Sun Apr 20 12:04:50 PDT 2008
HVAC Failure in Machine Room
The HVAC unit that cools our machine room has failed, causing the temperature to rise dramatically and several of the machines to shut down to protect themselves.
At this point I have shut down all the machines in the machine room, and relocated the web server to my office. F&M has helped out by getting some powerful fans to cool the room down, but it looks like we won't get the HVAC unit back on line until sometime tomorrow.
I am letting the fans run with the systems off to cool them down as much as possible. I am also verifying the home directory volume to ensure that no serious damage has occurred.
Once it seems like things have cooled down to a reasonable level, I will bring some of the more important servers back on line (e.g., mail server, file server, ponder). Full services will not be restored until we have air conditioning in the room again.

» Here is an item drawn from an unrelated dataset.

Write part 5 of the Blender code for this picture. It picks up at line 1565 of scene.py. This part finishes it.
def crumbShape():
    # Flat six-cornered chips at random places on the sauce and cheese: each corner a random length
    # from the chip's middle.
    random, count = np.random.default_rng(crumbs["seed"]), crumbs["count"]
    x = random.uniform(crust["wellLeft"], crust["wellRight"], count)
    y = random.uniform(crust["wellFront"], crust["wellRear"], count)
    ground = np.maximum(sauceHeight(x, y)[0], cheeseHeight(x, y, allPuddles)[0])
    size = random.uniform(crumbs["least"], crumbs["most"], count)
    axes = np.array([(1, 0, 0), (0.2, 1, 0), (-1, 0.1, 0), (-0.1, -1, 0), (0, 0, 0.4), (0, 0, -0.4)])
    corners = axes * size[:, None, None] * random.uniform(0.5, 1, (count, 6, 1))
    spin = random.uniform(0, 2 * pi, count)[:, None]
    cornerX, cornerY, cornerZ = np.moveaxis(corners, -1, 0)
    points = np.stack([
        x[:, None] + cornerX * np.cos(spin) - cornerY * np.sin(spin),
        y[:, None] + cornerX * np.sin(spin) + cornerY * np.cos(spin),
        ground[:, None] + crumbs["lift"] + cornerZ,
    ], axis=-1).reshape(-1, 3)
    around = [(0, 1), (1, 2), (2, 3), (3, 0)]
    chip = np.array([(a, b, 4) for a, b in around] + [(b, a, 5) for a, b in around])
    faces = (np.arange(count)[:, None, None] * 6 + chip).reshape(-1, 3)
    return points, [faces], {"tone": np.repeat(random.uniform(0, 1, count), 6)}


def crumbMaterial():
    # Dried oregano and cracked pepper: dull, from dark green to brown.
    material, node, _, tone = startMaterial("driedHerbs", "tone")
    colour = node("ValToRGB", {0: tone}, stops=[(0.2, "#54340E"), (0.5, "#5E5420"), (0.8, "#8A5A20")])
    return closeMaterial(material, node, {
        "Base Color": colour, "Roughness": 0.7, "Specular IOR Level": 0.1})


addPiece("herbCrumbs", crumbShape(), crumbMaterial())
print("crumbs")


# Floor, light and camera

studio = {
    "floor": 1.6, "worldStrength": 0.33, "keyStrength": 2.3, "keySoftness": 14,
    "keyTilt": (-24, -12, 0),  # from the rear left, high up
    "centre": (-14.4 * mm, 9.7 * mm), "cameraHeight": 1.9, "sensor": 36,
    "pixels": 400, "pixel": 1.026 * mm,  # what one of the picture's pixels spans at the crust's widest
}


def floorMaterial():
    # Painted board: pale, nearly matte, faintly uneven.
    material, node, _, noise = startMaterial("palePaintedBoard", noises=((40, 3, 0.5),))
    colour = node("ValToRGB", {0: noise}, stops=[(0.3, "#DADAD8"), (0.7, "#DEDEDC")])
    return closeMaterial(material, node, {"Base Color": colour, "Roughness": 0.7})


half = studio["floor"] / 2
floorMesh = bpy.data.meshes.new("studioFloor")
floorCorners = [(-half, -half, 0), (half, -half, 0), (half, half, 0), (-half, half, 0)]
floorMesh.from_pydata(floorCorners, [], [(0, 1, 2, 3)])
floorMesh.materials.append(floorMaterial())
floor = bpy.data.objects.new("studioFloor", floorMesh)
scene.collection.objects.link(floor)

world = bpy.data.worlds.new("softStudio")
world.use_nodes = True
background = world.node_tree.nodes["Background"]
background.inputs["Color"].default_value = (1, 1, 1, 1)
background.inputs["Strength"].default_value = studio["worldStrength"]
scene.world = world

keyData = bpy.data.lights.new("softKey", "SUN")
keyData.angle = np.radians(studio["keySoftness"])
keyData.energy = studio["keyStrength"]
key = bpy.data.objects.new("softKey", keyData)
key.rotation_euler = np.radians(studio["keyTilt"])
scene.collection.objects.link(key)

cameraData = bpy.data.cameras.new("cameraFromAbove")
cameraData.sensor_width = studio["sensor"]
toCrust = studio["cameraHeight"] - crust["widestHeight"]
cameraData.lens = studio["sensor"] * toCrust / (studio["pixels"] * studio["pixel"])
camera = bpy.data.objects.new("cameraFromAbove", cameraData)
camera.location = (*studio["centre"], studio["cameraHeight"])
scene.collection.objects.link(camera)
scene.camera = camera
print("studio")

Stay tuned here for more updates.
Fri Apr 4 14:57:51 PDT 2008
Version 3.0 of hmcposter LaTeX Document Class Released
Version 3.0 of the
hmcposter LaTeX document
class has been released.
This version of the class supports the creation of posters for Clinic projects and for thesis (and other classes) using a single document class.
More information about the class and
how to use it is available on
the hmcposter class
page. We also have
the printing process and about
creating good posters.
The participants' resource page in the Clinic website (Mudd only) and the thesis tools page have been updated with new information about this poster class.
As usual, while we've tested the class, there may still be some problems that we missed. Please report them to us so that we can fix them as soon as possible.